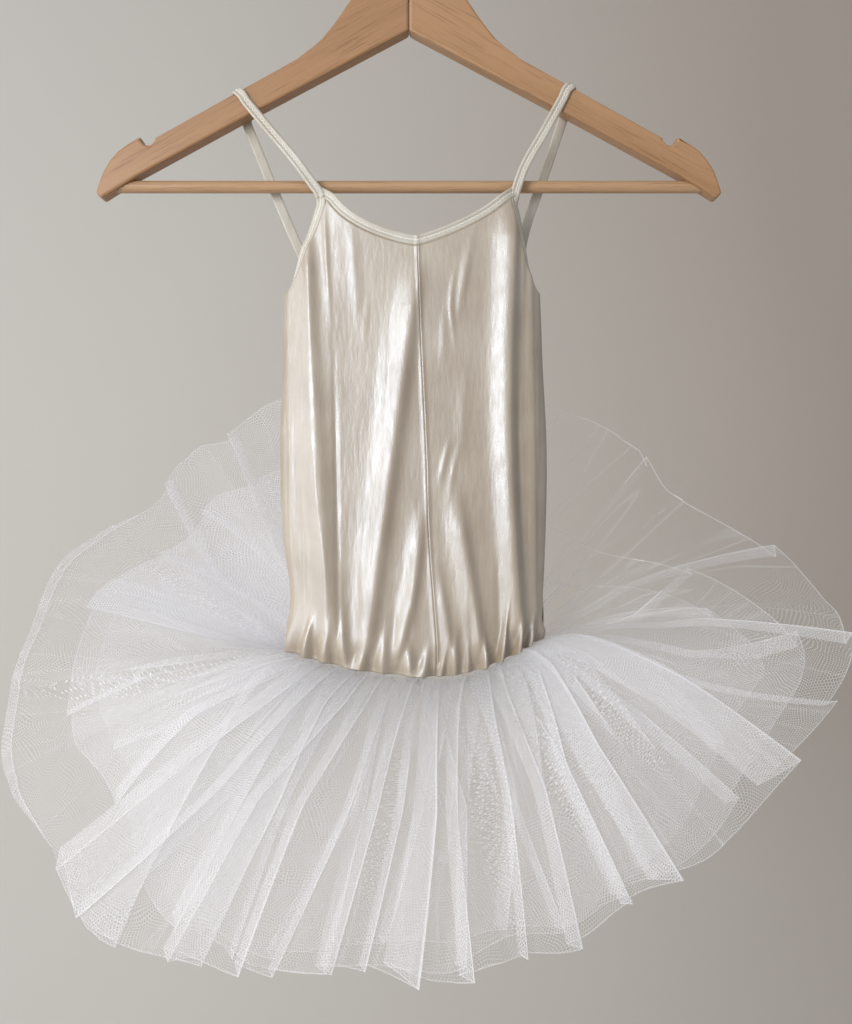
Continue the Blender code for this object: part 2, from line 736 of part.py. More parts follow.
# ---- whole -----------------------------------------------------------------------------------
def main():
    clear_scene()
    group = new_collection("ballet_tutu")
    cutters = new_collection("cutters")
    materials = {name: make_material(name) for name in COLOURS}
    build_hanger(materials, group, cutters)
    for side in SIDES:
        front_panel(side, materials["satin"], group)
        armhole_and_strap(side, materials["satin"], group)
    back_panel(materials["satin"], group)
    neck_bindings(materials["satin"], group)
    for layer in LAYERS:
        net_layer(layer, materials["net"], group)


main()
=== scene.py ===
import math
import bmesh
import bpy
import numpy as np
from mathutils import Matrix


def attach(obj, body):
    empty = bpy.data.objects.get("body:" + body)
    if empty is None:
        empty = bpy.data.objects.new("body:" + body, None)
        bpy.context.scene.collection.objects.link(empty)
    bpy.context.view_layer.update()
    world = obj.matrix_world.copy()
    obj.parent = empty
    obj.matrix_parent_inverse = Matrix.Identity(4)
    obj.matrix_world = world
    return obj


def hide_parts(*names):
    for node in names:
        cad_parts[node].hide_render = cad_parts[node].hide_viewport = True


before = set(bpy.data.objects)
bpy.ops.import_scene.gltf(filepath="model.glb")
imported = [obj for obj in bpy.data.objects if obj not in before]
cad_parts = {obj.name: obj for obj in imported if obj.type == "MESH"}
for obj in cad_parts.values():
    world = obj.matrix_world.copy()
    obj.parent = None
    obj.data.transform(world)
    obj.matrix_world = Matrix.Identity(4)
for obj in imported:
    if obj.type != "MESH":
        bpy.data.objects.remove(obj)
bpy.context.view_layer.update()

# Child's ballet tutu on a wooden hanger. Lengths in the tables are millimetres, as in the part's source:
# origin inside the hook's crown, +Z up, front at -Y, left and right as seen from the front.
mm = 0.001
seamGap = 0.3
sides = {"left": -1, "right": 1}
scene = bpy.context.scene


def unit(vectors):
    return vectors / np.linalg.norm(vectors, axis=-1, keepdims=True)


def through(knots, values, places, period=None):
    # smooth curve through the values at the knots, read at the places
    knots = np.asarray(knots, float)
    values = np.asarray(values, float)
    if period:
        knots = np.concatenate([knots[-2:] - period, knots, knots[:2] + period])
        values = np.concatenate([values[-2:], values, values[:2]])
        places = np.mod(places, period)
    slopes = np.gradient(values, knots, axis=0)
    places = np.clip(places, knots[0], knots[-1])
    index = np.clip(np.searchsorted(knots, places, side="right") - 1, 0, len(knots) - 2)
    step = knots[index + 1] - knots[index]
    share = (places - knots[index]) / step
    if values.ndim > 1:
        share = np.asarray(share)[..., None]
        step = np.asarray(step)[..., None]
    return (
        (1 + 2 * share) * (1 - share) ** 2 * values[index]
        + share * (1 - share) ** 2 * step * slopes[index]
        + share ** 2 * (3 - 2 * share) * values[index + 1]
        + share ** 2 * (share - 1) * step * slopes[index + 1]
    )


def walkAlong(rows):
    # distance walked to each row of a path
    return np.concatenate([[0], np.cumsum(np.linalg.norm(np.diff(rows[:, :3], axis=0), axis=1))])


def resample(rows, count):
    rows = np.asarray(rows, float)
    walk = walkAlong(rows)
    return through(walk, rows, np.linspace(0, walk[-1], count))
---
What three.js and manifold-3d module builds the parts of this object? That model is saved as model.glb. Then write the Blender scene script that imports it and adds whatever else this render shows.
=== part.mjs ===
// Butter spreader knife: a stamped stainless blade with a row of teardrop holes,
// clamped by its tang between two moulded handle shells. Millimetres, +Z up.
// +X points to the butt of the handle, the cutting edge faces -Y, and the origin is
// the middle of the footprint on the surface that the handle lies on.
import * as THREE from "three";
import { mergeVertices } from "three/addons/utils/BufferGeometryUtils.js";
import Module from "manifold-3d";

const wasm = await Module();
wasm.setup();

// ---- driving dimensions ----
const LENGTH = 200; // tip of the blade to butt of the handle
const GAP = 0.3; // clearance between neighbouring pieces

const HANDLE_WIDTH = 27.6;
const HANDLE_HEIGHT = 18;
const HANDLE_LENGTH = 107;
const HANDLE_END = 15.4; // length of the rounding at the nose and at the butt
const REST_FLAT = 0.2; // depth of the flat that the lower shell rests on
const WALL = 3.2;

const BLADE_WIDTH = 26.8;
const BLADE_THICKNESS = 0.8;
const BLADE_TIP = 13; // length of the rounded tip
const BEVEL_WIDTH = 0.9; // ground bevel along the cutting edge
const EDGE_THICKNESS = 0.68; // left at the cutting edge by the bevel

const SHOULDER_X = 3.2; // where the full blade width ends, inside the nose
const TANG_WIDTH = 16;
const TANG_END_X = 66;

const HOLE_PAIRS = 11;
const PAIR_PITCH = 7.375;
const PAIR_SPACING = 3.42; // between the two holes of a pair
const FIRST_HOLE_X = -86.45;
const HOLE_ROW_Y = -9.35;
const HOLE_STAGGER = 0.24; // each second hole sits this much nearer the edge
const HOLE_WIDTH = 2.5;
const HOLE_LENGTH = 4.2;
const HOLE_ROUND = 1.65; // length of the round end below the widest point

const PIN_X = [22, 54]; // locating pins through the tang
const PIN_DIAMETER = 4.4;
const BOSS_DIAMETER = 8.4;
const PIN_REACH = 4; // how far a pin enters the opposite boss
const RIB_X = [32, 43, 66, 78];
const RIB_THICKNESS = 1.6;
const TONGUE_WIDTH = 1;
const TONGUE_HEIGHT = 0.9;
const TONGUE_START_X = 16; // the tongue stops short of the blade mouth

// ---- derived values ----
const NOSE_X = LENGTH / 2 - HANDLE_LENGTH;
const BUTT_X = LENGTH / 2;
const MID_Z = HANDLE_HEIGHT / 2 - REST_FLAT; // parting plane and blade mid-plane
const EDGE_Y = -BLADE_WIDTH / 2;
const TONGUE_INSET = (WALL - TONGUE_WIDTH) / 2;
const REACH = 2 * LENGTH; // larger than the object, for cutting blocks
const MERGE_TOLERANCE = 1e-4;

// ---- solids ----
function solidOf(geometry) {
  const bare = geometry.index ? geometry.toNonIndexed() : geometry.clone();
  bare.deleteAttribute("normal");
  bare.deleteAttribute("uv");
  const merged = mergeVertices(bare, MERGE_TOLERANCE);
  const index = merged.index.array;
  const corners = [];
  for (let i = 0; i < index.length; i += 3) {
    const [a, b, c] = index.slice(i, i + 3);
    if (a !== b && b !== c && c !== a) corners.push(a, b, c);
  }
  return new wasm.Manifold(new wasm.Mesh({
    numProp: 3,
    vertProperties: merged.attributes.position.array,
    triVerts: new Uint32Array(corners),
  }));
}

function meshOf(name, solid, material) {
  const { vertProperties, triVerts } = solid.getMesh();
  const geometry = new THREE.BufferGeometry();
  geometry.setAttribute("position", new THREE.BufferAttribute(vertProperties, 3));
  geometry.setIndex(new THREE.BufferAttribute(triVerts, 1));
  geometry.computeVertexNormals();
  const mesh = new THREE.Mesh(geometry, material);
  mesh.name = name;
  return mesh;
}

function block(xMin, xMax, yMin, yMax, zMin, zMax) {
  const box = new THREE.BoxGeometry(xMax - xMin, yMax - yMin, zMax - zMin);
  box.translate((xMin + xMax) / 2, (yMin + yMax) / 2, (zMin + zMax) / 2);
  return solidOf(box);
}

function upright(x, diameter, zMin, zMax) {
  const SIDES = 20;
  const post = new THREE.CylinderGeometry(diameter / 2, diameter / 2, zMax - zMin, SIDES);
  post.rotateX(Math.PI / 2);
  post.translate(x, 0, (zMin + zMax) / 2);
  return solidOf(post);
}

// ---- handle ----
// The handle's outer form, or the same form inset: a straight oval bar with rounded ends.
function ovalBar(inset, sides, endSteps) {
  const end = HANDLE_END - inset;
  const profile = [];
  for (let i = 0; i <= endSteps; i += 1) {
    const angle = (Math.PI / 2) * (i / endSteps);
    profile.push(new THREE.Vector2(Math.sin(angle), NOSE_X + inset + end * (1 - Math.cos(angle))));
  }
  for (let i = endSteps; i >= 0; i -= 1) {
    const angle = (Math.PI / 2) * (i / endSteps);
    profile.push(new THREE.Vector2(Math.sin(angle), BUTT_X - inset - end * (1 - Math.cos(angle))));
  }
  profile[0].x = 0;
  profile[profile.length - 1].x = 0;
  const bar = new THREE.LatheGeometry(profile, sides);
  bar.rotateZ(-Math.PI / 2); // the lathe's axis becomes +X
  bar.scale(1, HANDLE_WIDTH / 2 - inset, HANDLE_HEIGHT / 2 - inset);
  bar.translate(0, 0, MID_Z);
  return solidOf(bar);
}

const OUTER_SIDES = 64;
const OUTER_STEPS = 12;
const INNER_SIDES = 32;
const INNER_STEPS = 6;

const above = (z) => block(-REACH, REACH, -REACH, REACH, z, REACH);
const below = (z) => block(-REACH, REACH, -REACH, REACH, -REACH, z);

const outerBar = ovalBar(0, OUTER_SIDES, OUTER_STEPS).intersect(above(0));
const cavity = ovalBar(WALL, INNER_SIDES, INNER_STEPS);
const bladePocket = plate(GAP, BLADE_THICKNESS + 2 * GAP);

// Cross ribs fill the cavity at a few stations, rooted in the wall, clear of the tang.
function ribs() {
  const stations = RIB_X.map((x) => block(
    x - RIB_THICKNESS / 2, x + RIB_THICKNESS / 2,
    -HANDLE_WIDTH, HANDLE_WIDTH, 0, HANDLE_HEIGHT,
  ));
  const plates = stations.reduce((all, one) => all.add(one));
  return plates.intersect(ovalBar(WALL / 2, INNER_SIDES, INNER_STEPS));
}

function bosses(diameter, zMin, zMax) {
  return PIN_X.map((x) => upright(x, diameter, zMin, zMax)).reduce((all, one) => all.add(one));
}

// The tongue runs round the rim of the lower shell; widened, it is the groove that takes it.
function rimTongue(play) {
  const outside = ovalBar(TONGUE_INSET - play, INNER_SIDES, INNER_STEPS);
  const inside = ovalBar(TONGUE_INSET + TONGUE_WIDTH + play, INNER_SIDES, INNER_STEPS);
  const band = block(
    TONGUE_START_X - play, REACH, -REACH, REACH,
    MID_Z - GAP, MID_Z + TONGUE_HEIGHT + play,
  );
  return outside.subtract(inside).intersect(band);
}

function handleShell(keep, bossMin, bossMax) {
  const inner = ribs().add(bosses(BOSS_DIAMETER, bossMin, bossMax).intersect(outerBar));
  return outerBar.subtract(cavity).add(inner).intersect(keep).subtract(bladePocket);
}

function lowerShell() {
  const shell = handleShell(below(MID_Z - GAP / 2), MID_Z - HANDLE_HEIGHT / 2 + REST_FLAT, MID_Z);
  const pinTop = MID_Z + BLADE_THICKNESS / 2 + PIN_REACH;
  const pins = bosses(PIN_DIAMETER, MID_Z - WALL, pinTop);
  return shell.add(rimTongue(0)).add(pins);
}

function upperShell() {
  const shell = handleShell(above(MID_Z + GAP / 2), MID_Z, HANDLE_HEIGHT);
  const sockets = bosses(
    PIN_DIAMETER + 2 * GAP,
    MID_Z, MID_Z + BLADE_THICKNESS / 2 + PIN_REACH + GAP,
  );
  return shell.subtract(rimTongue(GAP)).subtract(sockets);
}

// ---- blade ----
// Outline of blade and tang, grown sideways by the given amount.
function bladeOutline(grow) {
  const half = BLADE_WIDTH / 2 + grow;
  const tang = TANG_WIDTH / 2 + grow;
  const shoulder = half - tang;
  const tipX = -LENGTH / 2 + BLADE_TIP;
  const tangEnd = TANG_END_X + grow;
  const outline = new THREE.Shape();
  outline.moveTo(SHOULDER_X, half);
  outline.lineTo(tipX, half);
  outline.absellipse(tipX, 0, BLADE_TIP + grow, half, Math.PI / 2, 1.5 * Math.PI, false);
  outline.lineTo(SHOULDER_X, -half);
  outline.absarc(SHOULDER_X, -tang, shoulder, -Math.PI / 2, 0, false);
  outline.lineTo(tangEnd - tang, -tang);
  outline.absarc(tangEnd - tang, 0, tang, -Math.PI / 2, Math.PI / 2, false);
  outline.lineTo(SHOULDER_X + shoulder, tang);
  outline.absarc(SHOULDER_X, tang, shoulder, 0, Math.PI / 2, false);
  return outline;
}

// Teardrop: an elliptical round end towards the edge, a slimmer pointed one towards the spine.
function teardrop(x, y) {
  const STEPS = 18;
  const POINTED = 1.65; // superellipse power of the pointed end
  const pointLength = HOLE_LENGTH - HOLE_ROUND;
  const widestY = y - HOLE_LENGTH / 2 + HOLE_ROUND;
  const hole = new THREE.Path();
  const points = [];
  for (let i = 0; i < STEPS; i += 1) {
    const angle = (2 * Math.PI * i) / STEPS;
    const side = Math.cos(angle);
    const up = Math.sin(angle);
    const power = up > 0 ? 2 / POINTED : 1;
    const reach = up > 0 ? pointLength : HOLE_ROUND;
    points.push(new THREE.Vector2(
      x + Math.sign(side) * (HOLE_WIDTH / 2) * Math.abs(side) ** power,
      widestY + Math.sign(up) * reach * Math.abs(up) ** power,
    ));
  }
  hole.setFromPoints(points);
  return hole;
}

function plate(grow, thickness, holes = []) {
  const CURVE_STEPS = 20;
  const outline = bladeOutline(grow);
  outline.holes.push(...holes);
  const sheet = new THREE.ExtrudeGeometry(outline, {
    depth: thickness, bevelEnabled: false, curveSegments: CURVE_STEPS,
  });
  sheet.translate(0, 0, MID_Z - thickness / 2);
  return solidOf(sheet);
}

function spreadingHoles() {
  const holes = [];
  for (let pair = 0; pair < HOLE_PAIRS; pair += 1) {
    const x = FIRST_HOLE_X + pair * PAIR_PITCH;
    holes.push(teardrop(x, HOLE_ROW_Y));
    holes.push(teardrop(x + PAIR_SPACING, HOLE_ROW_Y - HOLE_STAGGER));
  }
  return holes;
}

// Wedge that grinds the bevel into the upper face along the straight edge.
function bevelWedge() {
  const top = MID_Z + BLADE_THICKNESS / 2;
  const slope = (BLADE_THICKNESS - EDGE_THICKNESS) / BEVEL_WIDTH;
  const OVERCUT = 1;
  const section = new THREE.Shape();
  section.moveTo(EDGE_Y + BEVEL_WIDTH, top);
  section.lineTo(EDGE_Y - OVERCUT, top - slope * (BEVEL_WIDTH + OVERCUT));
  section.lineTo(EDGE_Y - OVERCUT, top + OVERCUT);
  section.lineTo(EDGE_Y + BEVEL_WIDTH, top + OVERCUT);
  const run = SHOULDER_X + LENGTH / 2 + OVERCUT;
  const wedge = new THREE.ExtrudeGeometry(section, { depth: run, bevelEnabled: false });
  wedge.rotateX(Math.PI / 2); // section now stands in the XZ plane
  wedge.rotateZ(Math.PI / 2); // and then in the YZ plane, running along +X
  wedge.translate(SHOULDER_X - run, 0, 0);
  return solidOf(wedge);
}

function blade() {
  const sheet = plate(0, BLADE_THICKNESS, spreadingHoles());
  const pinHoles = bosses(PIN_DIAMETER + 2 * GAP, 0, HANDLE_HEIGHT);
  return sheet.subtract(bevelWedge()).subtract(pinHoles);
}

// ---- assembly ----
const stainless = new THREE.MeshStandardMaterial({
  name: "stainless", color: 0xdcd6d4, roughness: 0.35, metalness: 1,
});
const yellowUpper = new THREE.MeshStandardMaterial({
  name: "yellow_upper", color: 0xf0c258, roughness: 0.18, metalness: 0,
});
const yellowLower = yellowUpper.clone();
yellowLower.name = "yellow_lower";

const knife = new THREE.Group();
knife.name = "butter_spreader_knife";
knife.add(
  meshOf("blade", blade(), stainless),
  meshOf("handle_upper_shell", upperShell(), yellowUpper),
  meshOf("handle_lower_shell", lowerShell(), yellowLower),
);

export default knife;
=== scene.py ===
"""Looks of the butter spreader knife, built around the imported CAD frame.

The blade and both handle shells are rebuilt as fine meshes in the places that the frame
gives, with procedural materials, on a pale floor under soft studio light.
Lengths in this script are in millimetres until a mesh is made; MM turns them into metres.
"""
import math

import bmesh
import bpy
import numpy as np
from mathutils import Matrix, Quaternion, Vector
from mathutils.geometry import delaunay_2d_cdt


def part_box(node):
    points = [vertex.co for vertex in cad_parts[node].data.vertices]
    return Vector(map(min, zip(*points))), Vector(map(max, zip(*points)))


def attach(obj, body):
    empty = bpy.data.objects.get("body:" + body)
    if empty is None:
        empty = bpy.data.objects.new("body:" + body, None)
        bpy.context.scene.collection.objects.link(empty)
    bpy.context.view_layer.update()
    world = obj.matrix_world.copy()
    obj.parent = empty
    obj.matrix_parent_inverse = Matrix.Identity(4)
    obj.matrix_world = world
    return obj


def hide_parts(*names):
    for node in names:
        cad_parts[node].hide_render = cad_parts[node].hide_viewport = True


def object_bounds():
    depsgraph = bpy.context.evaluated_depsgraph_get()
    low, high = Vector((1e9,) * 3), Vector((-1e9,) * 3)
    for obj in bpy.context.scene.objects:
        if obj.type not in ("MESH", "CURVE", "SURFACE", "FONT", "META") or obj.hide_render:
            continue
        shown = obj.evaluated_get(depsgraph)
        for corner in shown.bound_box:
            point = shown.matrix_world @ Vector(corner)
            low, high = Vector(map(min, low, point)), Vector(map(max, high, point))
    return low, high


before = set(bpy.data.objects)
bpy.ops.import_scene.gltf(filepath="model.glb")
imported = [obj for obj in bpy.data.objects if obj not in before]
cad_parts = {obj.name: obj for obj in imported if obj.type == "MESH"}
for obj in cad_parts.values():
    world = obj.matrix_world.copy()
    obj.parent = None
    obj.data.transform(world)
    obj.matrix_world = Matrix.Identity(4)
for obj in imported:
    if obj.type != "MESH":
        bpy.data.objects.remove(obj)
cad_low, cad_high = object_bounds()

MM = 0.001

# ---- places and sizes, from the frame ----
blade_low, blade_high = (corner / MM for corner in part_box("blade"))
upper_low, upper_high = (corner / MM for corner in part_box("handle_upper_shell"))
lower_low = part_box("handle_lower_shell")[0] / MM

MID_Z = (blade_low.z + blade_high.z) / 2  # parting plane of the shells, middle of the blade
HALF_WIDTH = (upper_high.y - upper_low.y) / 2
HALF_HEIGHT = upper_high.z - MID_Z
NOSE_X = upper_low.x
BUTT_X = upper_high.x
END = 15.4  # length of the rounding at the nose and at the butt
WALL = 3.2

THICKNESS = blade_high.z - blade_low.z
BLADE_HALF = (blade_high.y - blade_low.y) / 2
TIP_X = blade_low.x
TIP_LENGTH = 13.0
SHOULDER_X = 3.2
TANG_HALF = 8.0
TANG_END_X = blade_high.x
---
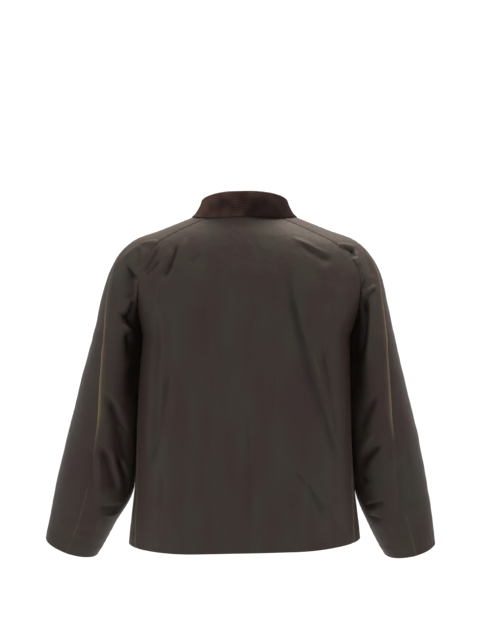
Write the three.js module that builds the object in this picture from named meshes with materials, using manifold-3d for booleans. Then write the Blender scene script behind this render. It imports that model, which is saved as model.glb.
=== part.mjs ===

* [To do] Review the material and copy each line in which the word "points" appears.

* [Result of the exercise]
// +X points to the butt of the handle, the cutting edge faces -Y, and the origin is
  const points = [];
    points.push(new THREE.Vector2(
  hole.setFromPoints(points);
    points = [vertex.co for vertex in cad_parts[node].data.vertices]
    return Vector(map(min, zip(*points))), Vector(map(max, zip(*points)))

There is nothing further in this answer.